# I'm Very New To Plastisols: Baby Steps



## SethDupe (Apr 8, 2014)

So I finally have my Heat press! Its a Stahls Hotronix: The Maxx 16x20 Heat Press. I'm looking to start my own business from my home using plastisol transfers. I live in Louisiana and I'm going to need lots of help if my fellow forum members are willing to help or point me into the right direction to the help and guidance I need. I was thinking of going the route of making shirts in larger orders, along the lines of family reunions, small businesses, bachelorette/bachelor parties, small public groups, charity runs, or around here we do a lot of trail rides, basically anything along those lines. but I need to know what plastisol transfer websites offer the best quality for the best price as well as blank t-shirt whole sale websites. I also hear about local vendors from time to time on these forums. I basically need someone to hold my hand through the baby steps haha.
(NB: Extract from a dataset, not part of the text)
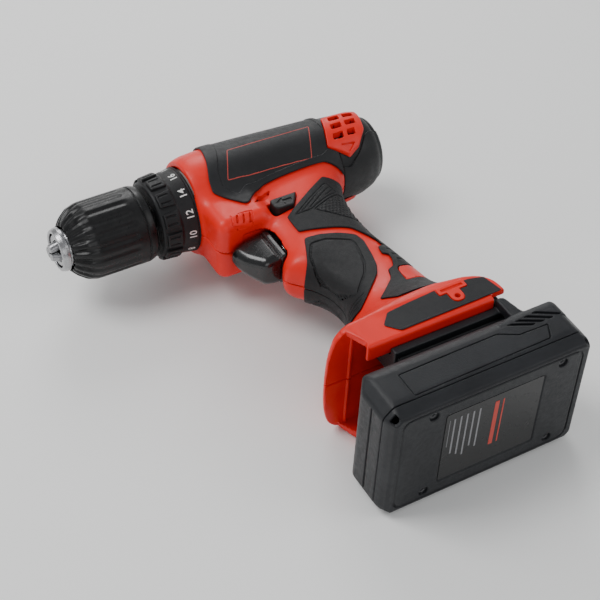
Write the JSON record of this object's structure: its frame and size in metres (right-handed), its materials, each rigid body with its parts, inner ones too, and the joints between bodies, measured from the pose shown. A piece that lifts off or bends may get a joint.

Thank your for your time and/or any information you can give me.


----------



## Sunjoa (Oct 25, 2011)

Check out the Preferred Vendors listed on the left side of the page. There you will find shirts and transfer vendors. Hope this helps you, Dane.


----------



## wormil (Jan 7, 2008)

There are vendors that are discussed frequently on the forum, start with those. Also I have a sticky that lists a bunch of companies.


----------